In the parliament, the major force is the President’s Nur Otan. So, the brave promises to distribute power among all the government branches have ended in a show, with nothing having been changed.

The second promise was to latinize the Kazakh alphabet…

The first time this initiative was announced in 2007.This year, the government adopted a specific schedule. One of the motives is political: despite the Kazakh authorities’ assurances that they are close partners with Russia, the events in Ukraine – particularly, the use of information for shaping public opinion - have alarmed them. As a result, more and more Kazakh government officials suggest that the number of Russian-speaking mass media should be reduced.

The other motive is demographic. Today, unlike the 1990s, over 70% of Kazakhstan’s population are Kazakhs. The young Kazakhs do not remember the Soviet times. All they know is one President and one ruling regime. The switch to the Latin alphabet will certainly change the country’s information space. The previous switch was from Janalif to Cyrillic in 1940.

Is the new defense doctrine also a shield from the northern neighbor?

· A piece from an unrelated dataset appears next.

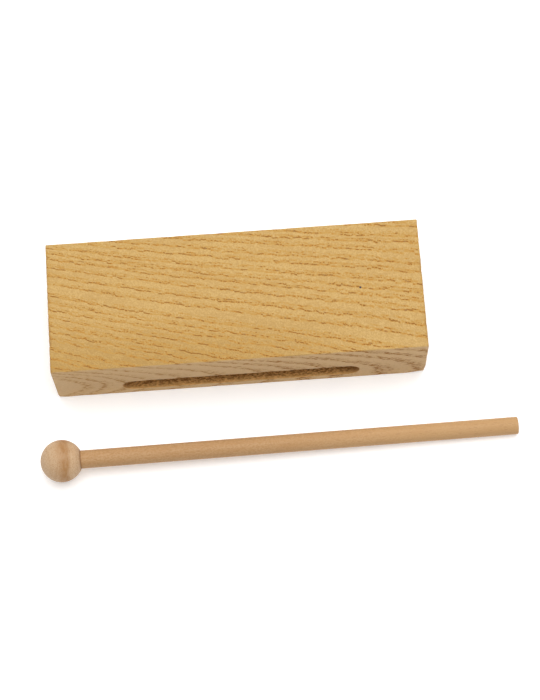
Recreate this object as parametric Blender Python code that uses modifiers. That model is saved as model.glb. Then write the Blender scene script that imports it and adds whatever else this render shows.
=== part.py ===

It is aimed against hybrid threats – when big geopolitical players use hybrid methods for pressuring smaller states. This includes information influence, cyberattacks. The doctrine is multi-vector. Kazakhstan is committed to cooperate with both Russia and the Collective Security Treaty Organization, on the one side, and NATO and the EU, on the other side. With Russia Kazakhstan is closer as it is member of the Collective Security Treaty Organization.

Has Kazakhstan achieved anything in the Syrian peace process?

Kazakhstan has repeatedly provided a venue for the Syrian peace talks. Astana was a venue for alternative talks involving Iran, Russia and Turkey, the key players in this process. This has strongly improved Kazakhstan’s image in the world.

On the other hand, Kazakhstan has serious problems with Kyrgyzstan.

This is one of the negative aspects of our foreign policy. Former President of Kyrgyzstan Almazbek Atambayev was the first foreign leader to have taken such an aggressive step against Kazakhstan and its President Nursultan Nazarbayev. Kazakhstan’s counter-step was tough - economic pressure and information war. It was a serious mistake and a good lesson for both Kazakhstan and Kyrgyzstan. Both sides should realize that they are neighbors and that their conflicts affect both nations. The conflict has revealed one interesting tendency: many Kazakhs were on Atambayev’s side. It was their protest against the policy of their own regime.

What a role does Kazakhstan have in the Organization of Islamic Cooperation (OIC)?

Kazakhstan has already made known its position on the U.S. President’s decision to recognize Jerusalem as the capital of Israel. In Jan 2017, Nazarbayev is to visit the United States and to meet with Donald Trump. He will be one of the first leaders to meet with the U.S. President after his decision on Jerusalem. Since Kazakhstan was the chair of the OIC, I think that Nazarbayev will express the concern of the greater part of the Muslim world, especially as Kazakhstan is also part of it.

The Kazakh Foreign Ministry has already made a statement on this issue. It believes that one should be very careful here. I think that during his meeting with Trump, Nazarbayev may ask him to lift the sanctions against Russia. This sanction war is not good for Kazakhstan.